— TASK STATEMENT —
Go through the listing and write out all of it exactly.

(Modeling code records)
════════════════
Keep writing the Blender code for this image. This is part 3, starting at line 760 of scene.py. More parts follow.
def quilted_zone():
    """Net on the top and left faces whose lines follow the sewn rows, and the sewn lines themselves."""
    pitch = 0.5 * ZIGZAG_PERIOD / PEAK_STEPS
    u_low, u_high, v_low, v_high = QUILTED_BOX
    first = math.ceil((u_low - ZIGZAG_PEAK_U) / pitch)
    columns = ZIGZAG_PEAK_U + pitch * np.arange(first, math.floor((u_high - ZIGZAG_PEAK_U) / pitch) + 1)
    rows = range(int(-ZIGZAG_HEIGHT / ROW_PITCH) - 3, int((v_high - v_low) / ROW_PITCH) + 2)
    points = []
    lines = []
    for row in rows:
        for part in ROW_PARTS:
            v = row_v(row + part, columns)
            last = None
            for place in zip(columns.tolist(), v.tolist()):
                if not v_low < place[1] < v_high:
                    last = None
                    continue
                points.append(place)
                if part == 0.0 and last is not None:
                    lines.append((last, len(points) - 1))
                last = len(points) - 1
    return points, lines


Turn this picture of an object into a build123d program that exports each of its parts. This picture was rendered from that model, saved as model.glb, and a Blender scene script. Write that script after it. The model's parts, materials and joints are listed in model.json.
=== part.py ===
════════════════
— THE RESPONSE —
Keep writing the Blender code for this image. This is part 3, starting at line 760 of scene.py. More parts follow.
def quilted_zone():
    """Net on the top and left faces whose lines follow the sewn rows, and the sewn lines themselves."""
    pitch = 0.5 * ZIGZAG_PERIOD / PEAK_STEPS
    u_low, u_high, v_low, v_high = QUILTED_BOX
    first = math.ceil((u_low - ZIGZAG_PEAK_U) / pitch)
    columns = ZIGZAG_PEAK_U + pitch * np.arange(first, math.floor((u_high - ZIGZAG_PEAK_U) / pitch) + 1)
    rows = range(int(-ZIGZAG_HEIGHT / ROW_PITCH) - 3, int((v_high - v_low) / ROW_PITCH) + 2)
    points = []
    lines = []
    for row in rows:
        for part in ROW_PARTS:
            v = row_v(row + part, columns)
            last = None
            for place in zip(columns.tolist(), v.tolist()):
                if not v_low < place[1] < v_high:
                    last = None
                    continue
                points.append(place)
                if part == 0.0 and last is not None:
                    lines.append((last, len(points) - 1))
                last = len(points) - 1
    return points, lines


Turn this picture of an object into a build123d program that exports each of its parts. This picture was rendered from that model, saved as model.glb, and a Blender scene script. Write that script after it. The model's parts, materials and joints are listed in model.json.
=== part.py ===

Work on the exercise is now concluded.